> The exercise: Produce the listing below again, exactly as shown.

═══ Data shown

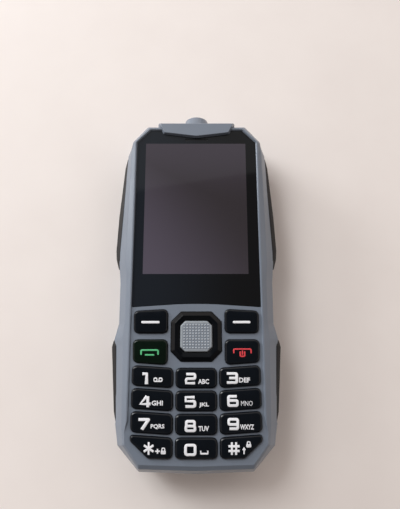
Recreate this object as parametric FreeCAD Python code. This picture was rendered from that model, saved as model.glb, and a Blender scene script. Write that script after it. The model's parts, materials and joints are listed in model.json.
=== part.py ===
import FreeCAD, Part
import math
import os

# Bar phone with a tough-looking body: a beveled two-part housing with rubber side grips,
# a 2.4 inch display behind a black window, nineteen keys and a torch on the top end.
# It lies on its back. X runs to the right, Y to the torch end, Z out of the screen.
# The origin is under the middle of the body, on the plane that the back rests on.
# Lengths are in millimetres.

os.makedirs("parts", exist_ok=True)
V = FreeCAD.Vector

# Driving dimensions of the body
half_length = 62.9
back_z = 0.0
back_edge_z = 3.6
parting_z = 9.4
side_top_z = 13.0
crease_z = 16.2
deck_z = 17.0
ridge_z = 17.5
edge_radius = 0.8
smallest_arc = 1.7
corner_chords = 3
end_wall_y = -56.0

# Display and window
display_y = 26.6
active_width = 36.72
active_height = 48.96
view_margin = 1.2
window_thickness = 1.2
adhesive_thickness = 0.15
window_gap = 0.12
ledge_thickness = 0.7

# Keys
key_top_z = 17.85
key_travel = 0.35
key_gap = 0.13
key_flange = 0.3
deck_thickness = 1.25
key_edge = 0.35
row_pitch = 7.22
key_height = 6.4
first_row_y = -29.5
row_slope = 0.9
outer_key_x = 21.2
inner_key_x = 7.6
centre_key_half = 6.75
key_corner = 1.5
pip_radius = 1.1

# Navigation ring and centre key
nav_y = -19.2
nav_half_width = 8.43
nav_half_height = 8.17
nav_corner = 3.3
nav_top_z = 18.15
nav_bottom_z = 14.7
nav_flange_height = 0.4
nav_gap = 0.2
nav_bevel_width = 1.3
nav_bevel_height = 0.75
dish_width = 1.5
dish_depth = 0.45
ok_half = 5.35
ok_corner = 1.6
ok_top_z = 18.0
ok_edge = 0.3
ok_gap = 0.3
ok_flange_grow = 0.45

# Boards and layers inside
board_bottom_z = 11.4
board_thickness = 0.8
board_half_width = 20.9
dome_height = 0.25
dome_radius = 1.8
mat_bottom_z = 13.4
mat_top_z = 14.2
wall = 1.6

# Battery bay and sliding rear cover
cover_thickness = 1.4
cover_gap = 0.05
cover_top_y = 36.0
cover_travel = 6.0
battery_width = 36.0
battery_length = 58.0
battery_thickness = 5.8
battery_top_y = 14.4
bay_half_width = 19.9
bay_roof_z = 7.7
deck_plate = 1.0

# Earpiece: the slot in the window and the sound path behind it
slot_half = 4.2
slot_y = 52.65
slot_height = 0.8
sound_half = 6.0
sound_low_y = 52.1
sound_high_y = 54.6

# Torch
torch_z = 11.5
torch_bore = 3.2
torch_sides = 24
torch_tunnel = 2.6
bezel_foot_y = 59.0
bezel_foot_radius = 5.3
bezel_rim_radius = 4.1
bezel_chamfer = 0.4

# Camera and loudspeaker on the back
camera_x = -9.5
camera_y = 46.5
camera_hole = 2.6
camera_seat = 3.6
camera_seat_depth = 0.7
speaker_x = 9.0
speaker_y = 46.5
speaker_half_x = 7.5
speaker_half_y = 5.5
slot_lengths = [7.0, 10.0, 11.0, 10.0, 7.0]
slot_pitch = 2.0
slot_width = 0.9

# Ports on the bottom end
jack_x = 12.0
jack_z = 8.6
jack_bore = 1.8
jack_nose = 2.6
jack_half_width = 3.1
jack_depth = 14.0
usb_width = 7.6
usb_height = 2.5
usb_sheet = 0.3
port_room = 0.15
mic_x = -10.0
mic_y = -55.0
mic_z = 10.4
mic_hole = 1.0


def mirrored(right_side):
    """Full outline from the points of its right side, which run from top to bottom."""
    left_side = [(-x, y) for x, y in reversed(right_side) if x > 0]
    return right_side + left_side


def mirrored_radii(right_side, radii):
    left_side = [r for (x, y), r in zip(reversed(right_side), reversed(radii)) if x > 0]
    return radii + left_side


def grown(points, distance):
    """The polygon with every side moved outwards by the distance."""
    count = len(points)
    area = sum(points[i - 1][0] * points[i][1] - points[i][0] * points[i - 1][1] for i in range(count))
    side = 1.0 if area > 0 else -1.0
    result = []
    for i in range(count):
        before, here, after = points[i - 1], points[i], points[(i + 1) % count]
        ux, uy = here[0] - before[0], here[1] - before[1]
        wx, wy = after[0] - here[0], after[1] - here[1]
        ul, wl = math.hypot(ux, uy), math.hypot(wx, wy)
        nx, ny = side * uy / ul, -side * ux / ul
        mx, my = side * wy / wl, -side * wx / wl
        scale = distance / (1.0 + nx * mx + ny * my)
        result.append((here[0] + (nx + mx) * scale, here[1] + (ny + my) * scale))
    return result


def rounded_corner(before, here, after, wanted_radius):
    """Points of a corner's tangent arc: its ends and its middle, or its ends and two chords between them."""
    back = before - here
    ahead = after - here
    room = 0.48 * min(back.Length, ahead.Length)
    back.normalize()
    ahead.normalize()
    half_angle = back.getAngle(ahead) / 2.0
    reach = min(wanted_radius / math.tan(half_angle), room)
    radius = reach * math.tan(half_angle)
    centre = here + (back + ahead).normalize() * (radius / math.sin(half_angle))
    start = here + back * reach
    steps = 2 if wanted_radius > smallest_arc else corner_chords
    turn = math.copysign(math.pi - 2.0 * half_angle, ahead.cross(back).z)
    points = []
    for i in range(steps + 1):
        spin = FreeCAD.Rotation(V(0, 0, 1), math.degrees(turn * i / steps))
        points.append(centre + spin.multVec(start - centre))
    return points


def outline(points, radii, z):
    """Closed wire through the points at one height, with its corners rounded by the radii.

    A corner smaller than the smallest arc is made of chords, which keeps it to a few flat faces.
    """
    if not isinstance(radii, list):
        radii = [radii] * len(points)
    count = len(points)
    level = [V(x, y, z) for x, y in points]
    corners = []
    for i in range(count):
        if radii[i]:
            corners.append(rounded_corner(level[i - 1], level[i], level[(i + 1) % count], radii[i]))
        else:
            corners.append([level[i]])
    edges = []
    for i in range(count):
        corner = corners[i]
        if radii[i] > smallest_arc:
            edges.append(Part.Arc(*corner).toShape())
        else:
            edges += [Part.LineSegment(a, b).toShape() for a, b in zip(corner, corner[1:])]
        edges.append(Part.LineSegment(corner[-1], corners[(i + 1) % count][0]).toShape())
    return Part.Wire(edges)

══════

> The reply:
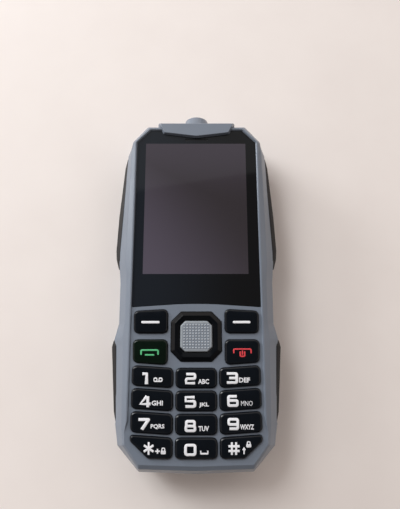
Recreate this object as parametric FreeCAD Python code. This picture was rendered from that model, saved as model.glb, and a Blender scene script. Write that script after it. The model's parts, materials and joints are listed in model.json.
=== part.py ===
import FreeCAD, Part
import math
import os

# Bar phone with a tough-looking body: a beveled two-part housing with rubber side grips,
# a 2.4 inch display behind a black window, nineteen keys and a torch on the top end.
# It lies on its back. X runs to the right, Y to the torch end, Z out of the screen.
# The origin is under the middle of the body, on the plane that the back rests on.
# Lengths are in millimetres.

os.makedirs("parts", exist_ok=True)
V = FreeCAD.Vector

# Driving dimensions of the body
half_length = 62.9
back_z = 0.0
back_edge_z = 3.6
parting_z = 9.4
side_top_z = 13.0
crease_z = 16.2
deck_z = 17.0
ridge_z = 17.5
edge_radius = 0.8
smallest_arc = 1.7
corner_chords = 3
end_wall_y = -56.0

# Display and window
display_y = 26.6
active_width = 36.72
active_height = 48.96
view_margin = 1.2
window_thickness = 1.2
adhesive_thickness = 0.15
window_gap = 0.12
ledge_thickness = 0.7

# Keys
key_top_z = 17.85
key_travel = 0.35
key_gap = 0.13
key_flange = 0.3
deck_thickness = 1.25
key_edge = 0.35
row_pitch = 7.22
key_height = 6.4
first_row_y = -29.5
row_slope = 0.9
outer_key_x = 21.2
inner_key_x = 7.6
centre_key_half = 6.75
key_corner = 1.5
pip_radius = 1.1

# Navigation ring and centre key
nav_y = -19.2
nav_half_width = 8.43
nav_half_height = 8.17
nav_corner = 3.3
nav_top_z = 18.15
nav_bottom_z = 14.7
nav_flange_height = 0.4
nav_gap = 0.2
nav_bevel_width = 1.3
nav_bevel_height = 0.75
dish_width = 1.5
dish_depth = 0.45
ok_half = 5.35
ok_corner = 1.6
ok_top_z = 18.0
ok_edge = 0.3
ok_gap = 0.3
ok_flange_grow = 0.45

# Boards and layers inside
board_bottom_z = 11.4
board_thickness = 0.8
board_half_width = 20.9
dome_height = 0.25
dome_radius = 1.8
mat_bottom_z = 13.4
mat_top_z = 14.2
wall = 1.6

# Battery bay and sliding rear cover
cover_thickness = 1.4
cover_gap = 0.05
cover_top_y = 36.0
cover_travel = 6.0
battery_width = 36.0
battery_length = 58.0
battery_thickness = 5.8
battery_top_y = 14.4
bay_half_width = 19.9
bay_roof_z = 7.7
deck_plate = 1.0

# Earpiece: the slot in the window and the sound path behind it
slot_half = 4.2
slot_y = 52.65
slot_height = 0.8
sound_half = 6.0
sound_low_y = 52.1
sound_high_y = 54.6

# Torch
torch_z = 11.5
torch_bore = 3.2
torch_sides = 24
torch_tunnel = 2.6
bezel_foot_y = 59.0
bezel_foot_radius = 5.3
bezel_rim_radius = 4.1
bezel_chamfer = 0.4

# Camera and loudspeaker on the back
camera_x = -9.5
camera_y = 46.5
camera_hole = 2.6
camera_seat = 3.6
camera_seat_depth = 0.7
speaker_x = 9.0
speaker_y = 46.5
speaker_half_x = 7.5
speaker_half_y = 5.5
slot_lengths = [7.0, 10.0, 11.0, 10.0, 7.0]
slot_pitch = 2.0
slot_width = 0.9

# Ports on the bottom end
jack_x = 12.0
jack_z = 8.6
jack_bore = 1.8
jack_nose = 2.6
jack_half_width = 3.1
jack_depth = 14.0
usb_width = 7.6
usb_height = 2.5
usb_sheet = 0.3
port_room = 0.15
mic_x = -10.0
mic_y = -55.0
mic_z = 10.4
mic_hole = 1.0


def mirrored(right_side):
    """Full outline from the points of its right side, which run from top to bottom."""
    left_side = [(-x, y) for x, y in reversed(right_side) if x > 0]
    return right_side + left_side


def mirrored_radii(right_side, radii):
    left_side = [r for (x, y), r in zip(reversed(right_side), reversed(radii)) if x > 0]
    return radii + left_side


def grown(points, distance):
    """The polygon with every side moved outwards by the distance."""
    count = len(points)
    area = sum(points[i - 1][0] * points[i][1] - points[i][0] * points[i - 1][1] for i in range(count))
    side = 1.0 if area > 0 else -1.0
    result = []
    for i in range(count):
        before, here, after = points[i - 1], points[i], points[(i + 1) % count]
        ux, uy = here[0] - before[0], here[1] - before[1]
        wx, wy = after[0] - here[0], after[1] - here[1]
        ul, wl = math.hypot(ux, uy), math.hypot(wx, wy)
        nx, ny = side * uy / ul, -side * ux / ul
        mx, my = side * wy / wl, -side * wx / wl
        scale = distance / (1.0 + nx * mx + ny * my)
        result.append((here[0] + (nx + mx) * scale, here[1] + (ny + my) * scale))
    return result


def rounded_corner(before, here, after, wanted_radius):
    """Points of a corner's tangent arc: its ends and its middle, or its ends and two chords between them."""
    back = before - here
    ahead = after - here
    room = 0.48 * min(back.Length, ahead.Length)
    back.normalize()
    ahead.normalize()
    half_angle = back.getAngle(ahead) / 2.0
    reach = min(wanted_radius / math.tan(half_angle), room)
    radius = reach * math.tan(half_angle)
    centre = here + (back + ahead).normalize() * (radius / math.sin(half_angle))
    start = here + back * reach
    steps = 2 if wanted_radius > smallest_arc else corner_chords
    turn = math.copysign(math.pi - 2.0 * half_angle, ahead.cross(back).z)
    points = []
    for i in range(steps + 1):
        spin = FreeCAD.Rotation(V(0, 0, 1), math.degrees(turn * i / steps))
        points.append(centre + spin.multVec(start - centre))
    return points


def outline(points, radii, z):
    """Closed wire through the points at one height, with its corners rounded by the radii.

    A corner smaller than the smallest arc is made of chords, which keeps it to a few flat faces.
    """
    if not isinstance(radii, list):
        radii = [radii] * len(points)
    count = len(points)
    level = [V(x, y, z) for x, y in points]
    corners = []
    for i in range(count):
        if radii[i]:
            corners.append(rounded_corner(level[i - 1], level[i], level[(i + 1) % count], radii[i]))
        else:
            corners.append([level[i]])
    edges = []
    for i in range(count):
        corner = corners[i]
        if radii[i] > smallest_arc:
            edges.append(Part.Arc(*corner).toShape())
        else:
            edges += [Part.LineSegment(a, b).toShape() for a, b in zip(corner, corner[1:])]
        edges.append(Part.LineSegment(corner[-1], corners[(i + 1) % count][0]).toShape())
    return Part.Wire(edges)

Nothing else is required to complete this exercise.